If you are in charge of most or all of those things at your business, then you may have a difficult time avoiding personal liability for unpaid wages as an employer under the Labor Law, even if you cannot be held liable as a shareholder under section 630 of the Business Corporation Law. You could try to avoid being either a shareholder or an officer of the company that owns the business, but you still may not be able to avoid the “economic reality” of the power you wield over the employees. Of course, as my first boss used to say, if you try that, “at least you have something to talk about” if the situation arises.
 See Larry Getlen, Commercial Observer, The Treacherous Waters of Opening a NYC Restaurant (Aug. 10, 2016). This article uses a restaurant as the example, but it applies to any small, private business that has employees in New York.
 See N.Y. Bus. Corp. Law § 630(a) (“The ten largest shareholders … of every domestic corporation or of any foreign corporation, when the unpaid services were performed in the state, no shares of which are listed on a national securities exchange or regularly quoted in an over-the-counter market by one or more members of a national or an affiliated securities association, shall jointly and severally be personally liable for all debts, wages or salaries due and owing to any of its laborers, servants or employees other than contractors, for services performed by them for such corporation.”); N.Y. Ltd. Liab. Co. Law § 609(c) (“[T]he ten members with the largest percentage ownership interest, as determined as of the beginning of the period during which the unpaid services referred to in this section are performed, of every limited liability company, shall jointly and severally be personally liable for all debts, wages or salaries due and owing to any of its laborers, servants or employees, for services performed by them for such limited liability company.”).
 Assembly Bill A5131 and Senate Bill S5966 both seek to amend section 609(c) of the LLC Law to make it applicable both to domestic LLCs and to foreign LLCs, when the unpaid services were performed in New York. A5131 has passed the Assembly, while S5966 is in committee in the Senate.
 See, e.g., Lauria v. Heffernan, 607 F. Supp. 2d 403, 409 (E.D.N.Y. 2009); Chu Chung v. New Silver Palace Restaurants, Inc., 272 F. Supp. 2d 314, 318 (S.D.N.Y. 2003); Bonito v. Avalon Partners, Inc., 106 A.D.3d 625, 625-26, 967 N.Y.S.2d 19, 20 (1st Dep’t 2013).

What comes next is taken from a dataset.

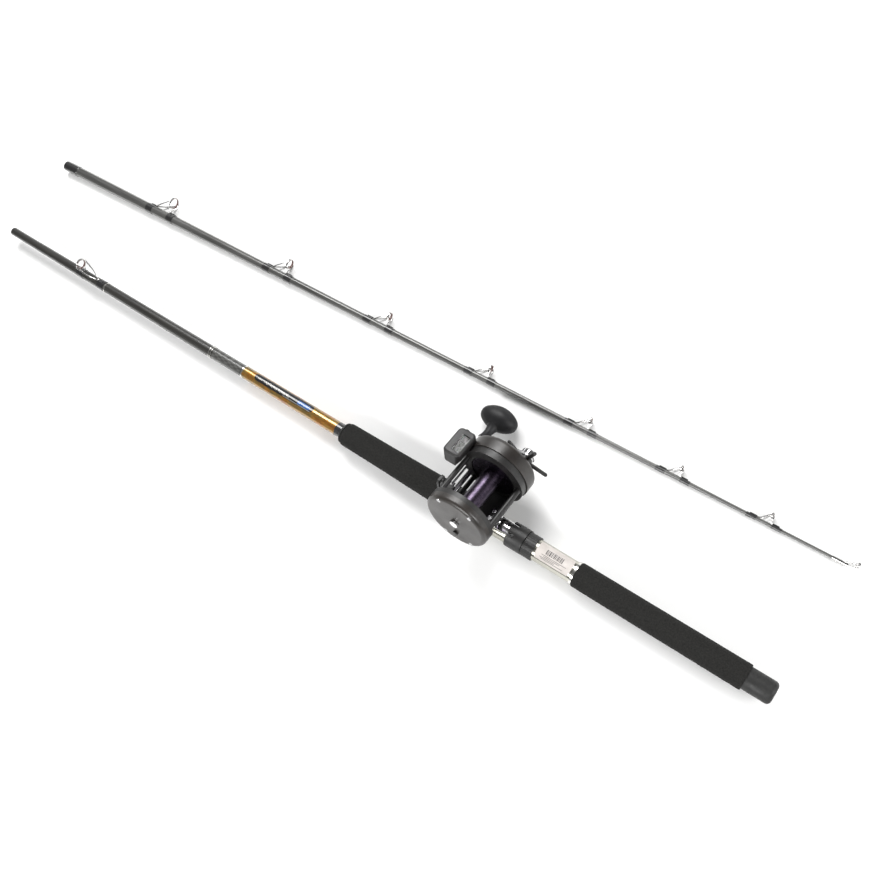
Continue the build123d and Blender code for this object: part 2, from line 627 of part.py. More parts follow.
# ================================================================ gear side
handle_direction = degrees(atan2(HANDLE_Z - SPOOL_Z, HANDLE_X))
MAIN_PHASE = handle_direction + 180
pinion_phase = mesh_phase(GEAR_TEETH, MAIN_PHASE, handle_direction + 180, PINION_TEETH)

with BuildPart() as gear_sleeve:
    drum(34.7, 74.0, 4.0, HANDLE_X, HANDLE_Z)

with BuildPart() as main_gear:
    with BuildSketch(across(43.0)):
        with Locations((HANDLE_X, HANDLE_Z)):
            teeth(GEAR_TEETH, gear_module, MAIN_PHASE, 4.0)
            with PolarLocations(9.5, 5):
                Circle(2.4, mode=Mode.SUBTRACT)
    extrude(amount=4)

with BuildPart() as drag_washers:
    for layer in range(3):
        washer(43.0 + 1.2 * layer, 44.1 + 1.2 * layer, 13.0 - 0.4 * layer, 4.0, HANDLE_X, HANDLE_Z)

with BuildPart() as ratchet:
    with BuildSketch(across(38.8)):
        with Locations((HANDLE_X, HANDLE_Z)):
            Circle(7.2)
            with PolarLocations(7.0, 10):
                RegularPolygon(1.6, 3)
            Circle(4.0, mode=Mode.SUBTRACT)
    extrude(amount=1.4)

with BuildPart() as ratchet_dog:
    block(REEL, (14.0, 23.0), (37.0, 38.8), (66.4, 69.0))
    drum(37.0, 38.8, 1.6, 12.6, 67.7)

with BuildPart() as pinion:
    with BuildSketch(across(43.4)):
        with Locations((0, SPOOL_Z)):
            teeth(PINION_TEETH, gear_module, pinion_phase, 2.3)
    extrude(amount=4.8)
    washer(43.4, 46.0, 3.6, 2.3)
    washer(46.0, 47.2, 5.0, 2.3)

with BuildPart() as pinion_yoke:
    block(REEL, (-18.0, 4.0), (44.3, 45.7), (43.5, 56.5))
    drum(44.0, 46.0, 3.95, mode=Mode.SUBTRACT)
    block(REEL, (0.0, 5.0), (44.0, 46.0), (SPOOL_Z - 3.95, SPOOL_Z + 3.95), mode=Mode.SUBTRACT)
    for z in (SPOOL_Z - 4.5, SPOOL_Z + 4.5):
        drum(44.0, 46.0, 1.5, -14.0, z, mode=Mode.SUBTRACT)

LEVER_PIVOT = (-10.0, 60.0)
LEVER_PAD = (12.0, 68.0)
with BuildPart() as free_spool_lever:
    drum(51.2, 57.0, 2.0, *LEVER_PIVOT)
    drum(51.2, 53.2, 4.0, *LEVER_PIVOT)
    with BuildSketch(across(58.6)):
        with Locations(LEVER_PIVOT):
            Circle(4.6)
        with Locations(LEVER_PAD):
            Circle(3.6)
        make_hull()
    extrude(amount=2.2)
    lean = degrees(atan2(LEVER_PAD[1] - LEVER_PIVOT[1], LEVER_PAD[0] - LEVER_PIVOT[0]))
    with BuildSketch(across(59.8)):
        for ridge in range(4):
            with Locations((LEVER_PAD[0] - 3.6 + 2.4 * ridge, LEVER_PAD[1] - 1.3 + 0.87 * ridge)):
                Rectangle(1.2, 7.0, rotation=lean)
    extrude(amount=1.6)

STAR_MIDDLE = 63.0
STAR_ARM_R = 2.3
with BuildPart() as star_drag:
    drum(60.6, 65.4, 8.5, HANDLE_X, HANDLE_Z)
    for point in range(STAR_POINTS):
        aim = radians(-9.5 - 360 / STAR_POINTS * point)
        reach = STAR_R - STAR_ARM_R
        ends = [(HANDLE_X + r * cos(aim), STAR_MIDDLE, HANDLE_Z + r * sin(aim)) for r in (7, reach)]
        wire(*[REEL.from_local_coords(end) for end in ends], STAR_ARM_R)
    drum(60.0, 66.0, 4.0 + RUN_CLEARANCE, HANDLE_X, HANDLE_Z, mode=Mode.SUBTRACT)

# ================================================================ handle
with BuildPart() as handle_arm:
    with BuildSketch(across(ARM_FACE + ARM_THICKNESS)):
        with Locations((HANDLE_X, HANDLE_Z)):
            Circle(8.5)
        with Locations((KNOB_X, KNOB_Z)):
            Circle(6.0)
        make_hull()
        with Locations((HANDLE_X, HANDLE_Z)):
            Circle(4.0, mode=Mode.SUBTRACT)
        with Locations((KNOB_X, KNOB_Z)):
            Circle(SHAFT_R, mode=Mode.SUBTRACT)
    extrude(amount=ARM_THICKNESS)

with BuildPart() as handle_nut:
    drum(69.5, 76.0, 9.5, HANDLE_X, HANDLE_Z)
    cap_rim = handle_nut.edges().filter_by(GeomType.CIRCLE).sort_by(Axis(REEL.origin, REEL.y_dir))
    fillet(cap_rim[-1:], 2.0)
    drum(69.0, 74.0, 4.0, HANDLE_X, HANDLE_Z, mode=Mode.SUBTRACT)

with BuildPart() as knob_spindle:
    drum(65.4, 66.5, 5.0, KNOB_X, KNOB_Z)
    drum(66.5, 98.0, SHAFT_R, KNOB_X, KNOB_Z)

nose_place = KNOB_HALF_LENGTH - KNOB_NOSE_R
nose_step = KNOB_HALF_WIDTH - KNOB_NOSE_R
belly_r = (nose_place**2 + KNOB_HALF_WIDTH**2 - KNOB_NOSE_R**2) / (2 * nose_step)
nose_turn = atan2(belly_r - KNOB_HALF_WIDTH, nose_place)
nose_end = (nose_place + KNOB_NOSE_R * cos(nose_turn), KNOB_NOSE_R * sin(nose_turn))
nose_middle = (nose_place + KNOB_NOSE_R * cos(nose_turn / 2), KNOB_NOSE_R * sin(nose_turn / 2))
with BuildPart() as knob:
    centre = REEL.from_local_coords((KNOB_X, KNOB_CENTRE_Y, KNOB_Z))
    with BuildSketch(Plane(origin=centre, x_dir=REEL.x_dir, z_dir=REEL.z_dir)):
        with BuildLine():
            ThreePointArc((KNOB_HALF_LENGTH, 0), nose_middle, nose_end)
            ThreePointArc(nose_end, (0, KNOB_HALF_WIDTH), (-nose_end[0], nose_end[1]))
            far_end = (-nose_end[0], nose_end[1])
            far_middle = (-nose_middle[0], nose_middle[1])
            ThreePointArc(far_end, far_middle, (-KNOB_HALF_LENGTH, 0))
            Line((-KNOB_HALF_LENGTH, 0), (KNOB_HALF_LENGTH, 0))
        make_face()
    revolve(axis=Axis(centre, REEL.x_dir))
    stem_foot = REEL.from_local_coords((KNOB_X, 0, KNOB_Z))
    with BuildSketch(Plane(origin=stem_foot, x_dir=REEL.y_dir, z_dir=-REEL.z_dir)):
        with BuildLine():
            Polyline((KNOB_STEM_END, 0), (70.0, 0), (70.0, 7.0))
            Spline((70.0, 7.0), (76.0, 5.6), (84.0, 5.9), (KNOB_STEM_END, 9.5))
            Line((KNOB_STEM_END, 9.5), (KNOB_STEM_END, 0))
        make_face()
    revolve(axis=Axis(stem_foot, REEL.y_dir))
    drum(69.0, 98.6, SHAFT_R + RUN_CLEARANCE, KNOB_X, KNOB_Z, mode=Mode.SUBTRACT)

# ================================================================ line counter
WINDOW_Y = (14.0, 38.0)
WINDOW_X = (-46.5, -35.5)
with BuildPart() as counter_housing:
    block(REEL, COUNTER_X, COUNTER_Y, COUNTER_Z)
    fillet(counter_housing.edges().filter_by(Axis(REEL.origin, REEL.z_dir)), 6.0)
    fillet(counter_housing.faces().sort_by(Axis(REEL.origin, REEL.z_dir))[-1].edges(), 3.0)
    drum(0.0, GEAR_RING[1], RING_R, mode=Mode.SUBTRACT)
    drum(GEAR_RING[1], COUNTER_Y[1] + 1, COVER_R + 0.2, mode=Mode.SUBTRACT)
    block(REEL, WINDOW_X, WINDOW_Y, (84.0, 88.0), mode=Mode.SUBTRACT)
    drum(*WINDOW_Y, DIGIT_R + 1.2, DIGIT_X, DIGIT_Z, mode=Mode.SUBTRACT)
    drum(WINDOW_Y[0] - 2, 44.0, 1.0, DIGIT_X, DIGIT_Z, mode=Mode.SUBTRACT)
    drum(42.0, COUNTER_Y[1], 3.2, -48.0, 79.0, mode=Mode.SUBTRACT)

with BuildPart() as counter_lens:
    block(REEL, WINDOW_X, WINDOW_Y, (85.4, 87.0))

wheels = []
for middle in DIGIT_Y:
    with BuildPart() as wheel:
        washer(middle - 3.1, middle + 3.1, DIGIT_R, 1.6, DIGIT_X, DIGIT_Z)
    wheels.append(wheel)

with BuildPart() as reset_button:
    drum(44.6, COUNTER_Y[1] + 3.0, 2.8, -48.0, 79.0)
    top = reset_button.edges().filter_by(GeomType.CIRCLE).sort_by(Axis(REEL.origin, REEL.y_dir))
    fillet(top[-1:], 0.8)

with BuildPart() as click_button:
    drum(-48.4, -46.4, 3.2, 0.0, 27.4)
    drum(-46.4, -39.0, 1.5, 0.0, 27.4)
    block(REEL, (-1.1, 1.1), (-40.6, -39.0), (27.4, 41.0))

# ================================================================ labels and files
pieces = {
    "butt_blank": butt_blank,
    "winding_check": winding_check,
    "fore_grip": fore_grip,
    "fixed_hood": fixed_hood,
    "seat_tube": seat_tube,
    "rear_grip": rear_grip,
    "butt_cap": butt_cap,
    "amber_wrap": amber_wrap,
    "trim_rings": trim_rings,
    "stripper_frame": stripper_frame,
    "stripper_ring": stripper_ring,
    "butt_wraps": butt_wraps,
    "tip_blank": tip_blank,
    "ferrule_wrap": ferrule_wrap,
    "tip_wraps": tip_wraps,
    "tip_top": tip_top,
    "tip_guide_rings": tip_guide_rings,
    "reel_foot": reel_foot,
    "sliding_hood": sliding_hood,
    "lock_nut": lock_nut,
    "reel_frame": reel_frame,
    "guide_bar": guide_bar,
    "tail_plate": tail_plate,
    "tension_cap": tension_cap,
    "gear_plate": gear_plate,
    "gear_cover": gear_cover,
    "reel_screws": reel_screws,
    "spool_bearings": spool_bearings,
    "spool": spool,
    "spool_shaft": spool_shaft,
    "idler_gear": idler_gear,
    "worm_shaft": worm_shaft,
    "line_guide": line_guide,
    "gear_sleeve": gear_sleeve,
    "main_gear": main_gear,
    "drag_washers": drag_washers,
    "anti_reverse_ratchet": ratchet,
    "anti_reverse_dog": ratchet_dog,
    "pinion": pinion,
    "pinion_yoke": pinion_yoke,
    "free_spool_lever": free_spool_lever,
    "star_drag": star_drag,
    "handle_arm": handle_arm,
    "handle_nut": handle_nut,
    "knob_spindle": knob_spindle,
    "handle_knob": knob,
    "counter_housing": counter_housing,
    "counter_lens": counter_lens,
    "counter_reset_button": reset_button,
    "click_button": click_button,
}
for number, guide in enumerate(guides, start=1):
    pieces[f"tip_guide_{number}"] = guide
for name, wheel in zip(("hundreds_wheel", "tens_wheel", "units_wheel"), wheels):
    pieces[name] = wheel

os.makedirs("parts", exist_ok=True)
for name, piece in pieces.items():
    piece.part.label = name
    export_step(piece.part, f"parts/{name}.step")
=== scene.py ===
# %% [markdown]
# # A trolling rod and its line-counter reel, laid out in two sections
# The rod is a hollow graphite blank in two halves. The butt half carries the foam grips, the
# metal reel seat and the reel; the tip half carries seven wire guides. The mechanical model
# already gives every part its size and its joint. This script dresses that model: it gives
# each part its finish and replaces the plainest parts with detailed ones in the same places.

# %% Load the mechanical model
import json
from math import cos, hypot, pi, radians, sin

import bmesh
import bpy
from mathutils import Matrix, Vector


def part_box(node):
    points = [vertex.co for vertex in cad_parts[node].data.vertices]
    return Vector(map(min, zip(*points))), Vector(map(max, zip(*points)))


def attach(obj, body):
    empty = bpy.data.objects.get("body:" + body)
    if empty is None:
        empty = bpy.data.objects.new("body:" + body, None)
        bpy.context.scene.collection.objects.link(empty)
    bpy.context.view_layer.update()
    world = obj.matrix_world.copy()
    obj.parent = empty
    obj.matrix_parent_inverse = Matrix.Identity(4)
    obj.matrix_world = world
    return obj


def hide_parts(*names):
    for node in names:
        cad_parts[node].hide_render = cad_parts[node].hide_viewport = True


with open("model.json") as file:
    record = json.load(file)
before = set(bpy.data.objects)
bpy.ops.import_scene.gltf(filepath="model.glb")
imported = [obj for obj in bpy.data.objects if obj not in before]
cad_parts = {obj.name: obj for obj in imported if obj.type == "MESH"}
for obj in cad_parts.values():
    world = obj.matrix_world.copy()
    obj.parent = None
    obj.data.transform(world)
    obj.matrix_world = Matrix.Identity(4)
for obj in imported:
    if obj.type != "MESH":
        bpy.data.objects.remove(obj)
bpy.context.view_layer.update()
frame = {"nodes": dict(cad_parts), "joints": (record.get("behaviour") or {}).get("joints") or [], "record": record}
nodes = frame["nodes"]
joints = {joint["name"]: joint for joint in frame["joints"]}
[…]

 See Wing Wong v. King Sun Yee, 262 A.D.2d 254, 255, 693 N.Y.S.2d 536, 537-38 (1st Dep’t 1999) (even though employees’ action against shareholders of restaurant corporation for $1.35 million of unpaid wages under section 630 of the Business Corporation Law was barred by employees’ failure to file suit in the required time, employees could still maintain their claim against the individual defendants as employers under the Labor Law).